> **What to produce**:
Can you write out all of the material below, word for word?

> **Recorded data**:
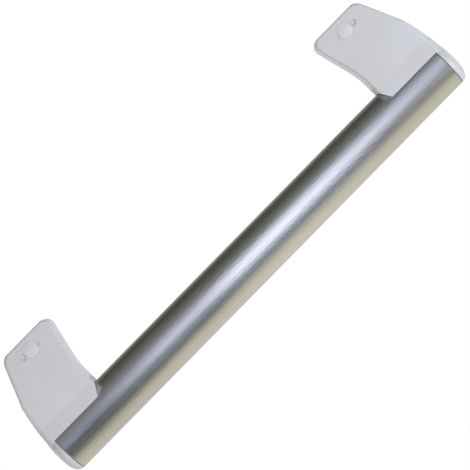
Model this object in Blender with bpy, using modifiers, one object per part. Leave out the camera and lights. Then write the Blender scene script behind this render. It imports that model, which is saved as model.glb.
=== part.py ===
"""Refrigerator door handle: a steel tube held off the door by two moulded brackets.

The handle stands on its feet as it would on the door. X runs along the tube, Z = 0 is the face of
the door and the tube lies above it. The two ends are mirror images, so each piece of the lower end
is modelled once, in a frame whose origin is on the door below the very end of the handle, with the
rest of the handle towards -X. The upper end then gets mirrored copies.
"""

import math

import bmesh
import bpy
from mathutils import Matrix, Vector

MM = 0.001
DEGREE = math.pi / 180

# Grip tube
HANDLE_LENGTH = 319.4 * MM
AXIS_HEIGHT = 61.2 * MM
TUBE_DIAMETER = 30.0 * MM
TUBE_WALL = 1.2 * MM
TUBE_EDGE_BREAK = 0.25 * MM

# Bracket seen from its side: a leaning leg with a crease, upright where it meets the tube
TOP_LENGTH = 44.9 * MM
INNER_UPRIGHT_HEIGHT = 37.7 * MM
INNER_BEND_RADIUS = 45.0 * MM
INNER_LEAN = 14.0 * DEGREE
CREASE_HEIGHT = 27.2 * MM
OUTER_BOW_RADIUS = 142.0 * MM
OUTER_BOW_RISE = 3.3 * MM
OUTER_BOW_SET_BACK = 0.3 * MM
OUTER_LEAN = 22.8 * DEGREE
CHEEK_RUN = 4.4 * MM
CHEEK_RISE = 7.6 * MM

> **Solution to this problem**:
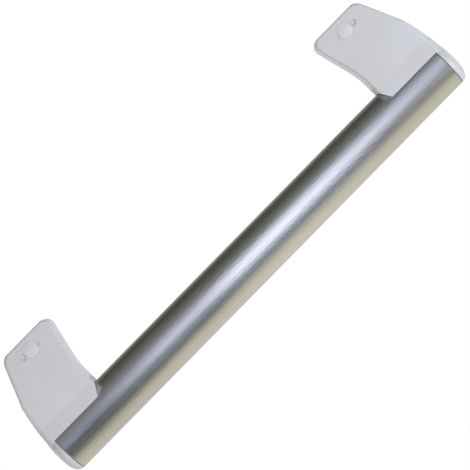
Model this object in Blender with bpy, using modifiers, one object per part. Leave out the camera and lights. Then write the Blender scene script behind this render. It imports that model, which is saved as model.glb.
=== part.py ===
"""Refrigerator door handle: a steel tube held off the door by two moulded brackets.

The handle stands on its feet as it would on the door. X runs along the tube, Z = 0 is the face of
the door and the tube lies above it. The two ends are mirror images, so each piece of the lower end
is modelled once, in a frame whose origin is on the door below the very end of the handle, with the
rest of the handle towards -X. The upper end then gets mirrored copies.
"""

import math

import bmesh
import bpy
from mathutils import Matrix, Vector

MM = 0.001
DEGREE = math.pi / 180

# Grip tube
HANDLE_LENGTH = 319.4 * MM
AXIS_HEIGHT = 61.2 * MM
TUBE_DIAMETER = 30.0 * MM
TUBE_WALL = 1.2 * MM
TUBE_EDGE_BREAK = 0.25 * MM

# Bracket seen from its side: a leaning leg with a crease, upright where it meets the tube
TOP_LENGTH = 44.9 * MM
INNER_UPRIGHT_HEIGHT = 37.7 * MM
INNER_BEND_RADIUS = 45.0 * MM
INNER_LEAN = 14.0 * DEGREE
CREASE_HEIGHT = 27.2 * MM
OUTER_BOW_RADIUS = 142.0 * MM
OUTER_BOW_RISE = 3.3 * MM
OUTER_BOW_SET_BACK = 0.3 * MM
OUTER_LEAN = 22.8 * DEGREE
CHEEK_RUN = 4.4 * MM
CHEEK_RISE = 7.6 * MM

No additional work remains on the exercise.